3.6. Analysis of the Strengthening Mechanism

There may be two reasons for the mechanism of rare earth Yb modification of aluminium–silicon alloys. The first reason concerns grain refinement induced by undercooling: adding rare earth Yb to an aluminium–silicon alloy can lower the eutectic reaction temperature, altering the distribution of Al and Si atoms at the solid–liquid interface. This generates greater undercooling, changes the growth mode of the eutectic microstructure, and consequently refines the microstructure [39]. The second reason is the strong ability of rare earth Yb to modify the eutectic Si phase: given the atomic radius of rare earth Yb is 0.222 nm and that of Si is 0.134 nm, the radius ratio of Yb to Si is 1.657. The IIT theoretical model [40] proposes that when the ratio of rare earth atoms to silicon atoms approximates 1.65, rare earth atoms are most likely to adsorb on the surface of silicon crystals, inhibiting their growth.

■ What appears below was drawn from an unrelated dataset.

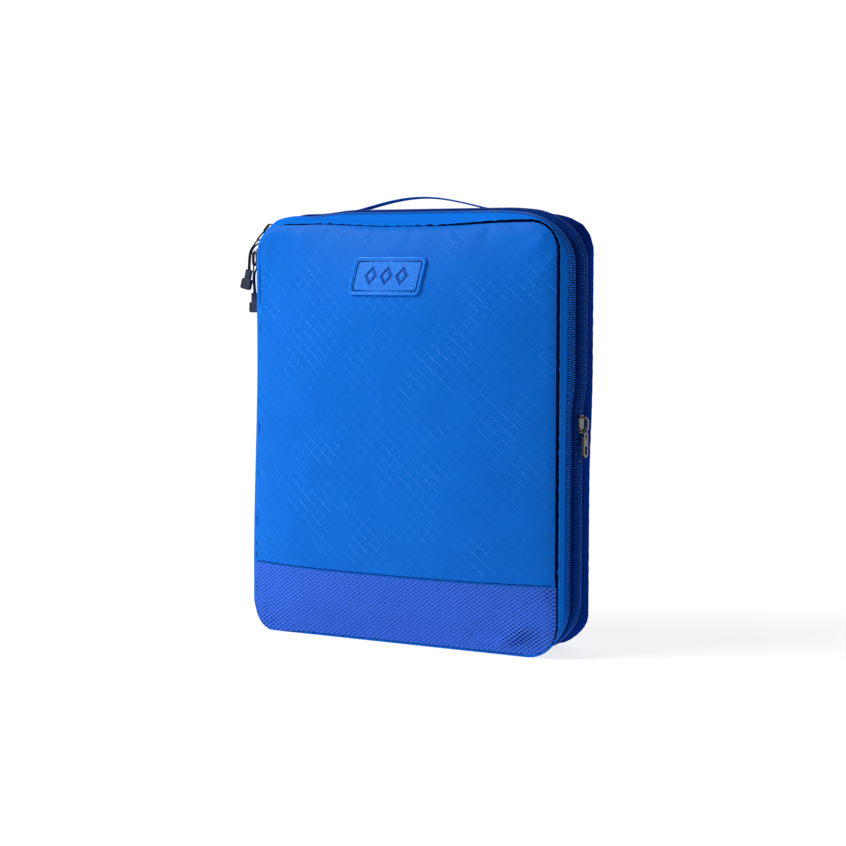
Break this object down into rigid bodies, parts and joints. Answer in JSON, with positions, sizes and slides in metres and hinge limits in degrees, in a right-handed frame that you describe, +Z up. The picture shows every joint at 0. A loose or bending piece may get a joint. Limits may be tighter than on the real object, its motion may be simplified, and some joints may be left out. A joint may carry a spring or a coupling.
{
  "type": "packing cube",
  "caption": "Soft compression packing cube standing upright, with a ripstop front lid, mesh window, two perimeter zips, cord and metal pulls and a flat carry handle.",
  "frame": {"origin": "middle of the bottom of the standing cube, on the surface it stands on, without the pull cords", "axes": "+Z up, +X to the right seen from the front, front face towards -Y"},
  "size_m": [0.3267, 0.0925, 0.3898],
  "materials": {
    "ripstop": "cobalt blue ripstop nylon with a fine woven grid",
    "plain_fabric": "dark blue plain-woven nylon, lined",
    "mesh": "violet-blue knitted polyester mesh",
    "binding": "blue woven binding tape",
    "zip_tape": "blue twill zip tape",
    "zip_coil": "blue nylon coil",
    "webbing": "dark blue flat webbing",
    "gunmetal": "gunmetal plated zinc",
    "cord": "navy braided cord",
    "cord_end": "navy moulded rubber",
    "patch_rubber": "blue moulded rubber with a polished rim"
  },
  "bodies": {
    "back_shell": {"back_panel": "plain_fabric", "back_gusset": "plain_fabric", "back_seam_binding": "binding", "compression_zip_rear_tape": "zip_tape", "compression_zip_rear_coil": "zip_coil", "compression_zip_stop": "gunmetal", "handle_end_left": "webbing", "handle_end_right": "webbing"},
    "mid_frame": {"compression_zip_front_tape": "zip_tape", "compression_zip_front_coil": "zip_coil", "middle_gusset": "plain_fabric", "main_zip_rear_tape": "zip_tape", "main_zip_rear_coil": "zip_coil", "hinge_strip": "binding", "expansion_gusset": "plain_fabric", "compression_zip_end_tab": "binding"},
    "front_lid": {"front_panel": "ripstop", "front_mesh_window": "mesh", "mesh_seam_binding": "binding", "front_seam_binding": "binding", "main_zip_front_tape": "zip_tape", "main_zip_front_coil": "zip_coil", "lid_bottom_strip": "zip_tape", "patch": "patch_rubber"},
    "slider_upper": {"main_slider_upper": "gunmetal"},
    "pull_upper": {"main_ring_upper": "gunmetal", "pull_cord_upper": "cord", "cord_end_upper": "cord_end"},
    "slider_lower": {"main_slider_lower": "gunmetal"},
    "pull_lower": {"main_ring_lower": "gunmetal", "pull_cord_lower": "cord", "cord_end_lower": "cord_end"},
    "slider_compression": {"compression_slider": "gunmetal"},
    "pull_compression": {"compression_pull": "gunmetal"},
    "handle": {"handle_strap": "webbing"}
  },
  "joints": [
    {"name": "compression_expand", "type": "slide", "parent": "back_shell", "child": "mid_frame", "axis": [0, -1, 0], "range_m": [0, 0.03], "deforming": ["expansion_gusset"]},
    {"name": "lid_hinge", "type": "hinge", "parent": "mid_frame", "child": "front_lid", "pos_m": [0, -0.0132, 0], "axis": [1, 0, 0], "range_deg": [0, 175]},
    {"name": "upper_slider_travel", "type": "hinge", "parent": "mid_frame", "child": "slider_upper", "pos_m": [-0.1065, -0.0132, 0.328], "axis": [0, 1, 0], "range_deg": [0, 45]},
    {"name": "upper_pull_swing", "type": "hinge", "parent": "slider_upper", "child": "pull_upper", "pos_m": [-0.14362, -0.0132, 0.35971], "axis": [0, 1, 0], "range_deg": [0, 130]},
    {"name": "lower_slider_travel", "type": "slide", "parent": "mid_frame", "child": "slider_lower", "axis": [0, 0, -1], "range_m": [0, 0.27]},
    {"name": "lower_pull_swing", "type": "hinge", "parent": "slider_lower", "child": "pull_lower", "pos_m": [-0.1552, -0.0132, 0.3402], "axis": [0, 1, 0], "range_deg": [0, 140]},
    {"name": "compression_slider_travel", "type": "slide", "parent": "back_shell", "child": "slider_compression", "axis": [0, 0, -1], "range_m": [0, 0.135]},
    {"name": "compression_pull_swing", "type": "hinge", "parent": "slider_compression", "child": "pull_compression", "pos_m": [0.1582, 0.0038, 0.1934], "axis": [0, -1, 0], "range_deg": [0, 110]},
    {"name": "handle_tilt", "type": "hinge", "parent": "back_shell", "child": "handle", "pos_m": [0, 0.0168, 0.3746], "axis": [1, 0, 0], "range_deg": [-25, 25]}
  ]
}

In this experiment, the value of 1.657 closely aligns with 1.65, suggesting that rare earth Yb effectively modifies and strengthens the alloy.
Figure 11 is a schematic of the microstructural changes in rare earth aluminium alloy during the hot extrusion process. The figure illustrates the presence of α-Al, CuAl2, Fe-rich, rare earth Yb, and eutectic Si phases, which initially have relatively coarse grains and secondary phases. With sufficient hot extrusion, these secondary phases are fragmented under the action of extensive shear forces. Concurrently, the number of pore inclusions within the structure significantly diminishes, and the density of the structure markedly improves. High-density dislocations also appear within the alloy. The stored distortion energy from dislocation promotes dynamic recrystallisation during hot extrusion, enhancing grain refinement. Furthermore, hot extrusion refines and uniformly disperses the rare earth Yb phase, enhancing the metamorphic strengthening effect of the Yb. Therefore, the hot extrusion process induces secondary phase dispersion strengthening, fine-grained strengthening, and dislocation strengthening, collectively contributing to a significant deformation–strengthening effect [41]. Additionally, dynamic precipitation of the CuAl2 phase occurs during the alloy’s hot extrusion. Most of these precipitated phases are small nanospheres, uniformly distributed within the grains and at the grain boundaries, and they significantly enhance the precipitation strengthening of the alloy [42,43].

4. Conclusions

A rare earth Yb-modified AlSiCuFeMn alloy was prepared by ultrasonic casting, and the results showed that rare earth Yb can refine the α-Al phase and eutectic Si phase to a certain extent in the microstructure. Following hot extrusion, significant enhancements are observed in the microstructure of the cast rare earth aluminium alloy.
As the extrusion ratio increases, the mechanical properties of AlSiCuFeMnYb alloy gradually improve. At an extrusion ratio of 22.56, the alloy demonstrates superior mechanical properties with a tensile strength of 325.50 MPa, a yield strength of 254.44 MPa, a hardness of 143.90 HV, and an elongation of 15.47%. These represent improvements of 27.8%, 36.5%, 38.9%, and 236.4%, respectively, compared to the as-cast rare earth alloy. In addition, the fracture surface of the extruded rare earth alloy exhibits obvious ductile fracture characteristics.
The alloy undergoes dynamic recrystallisation and dislocation entanglement during hot extrusion. The emergence of a twinned Si phase and dynamically precipitated nanoscale CuAl2 phase are critical for enhancing deformation strengthening, modification strengthening, and dynamic precipitation strengthening of the extruded alloys.

Author Contributions

Conceptualization, X.J., J.X. and L.Z.; methodology, X.J. and J.X.; investigation, X.J. and J.X.; resources, X.J. and J.X.; data curation, X.J., J.X. and L.Z.; writing—original draft, X.J. and J.X.; writing—review and editing, X.J., J.X. and L.Z.; supervision, X.J.; project administration, X.J. and J.X.; funding acquisition, X.J. and L.Z. All authors have read and agreed to the published version of this manuscript.

Funding

This study was supported by the High-level Talents Research Project of West Anhui University (Grant Nos. WGKQ2022058) and the Fundamental Research Funds for the Central Universities of China (Grant No.PA2023GDSK0057).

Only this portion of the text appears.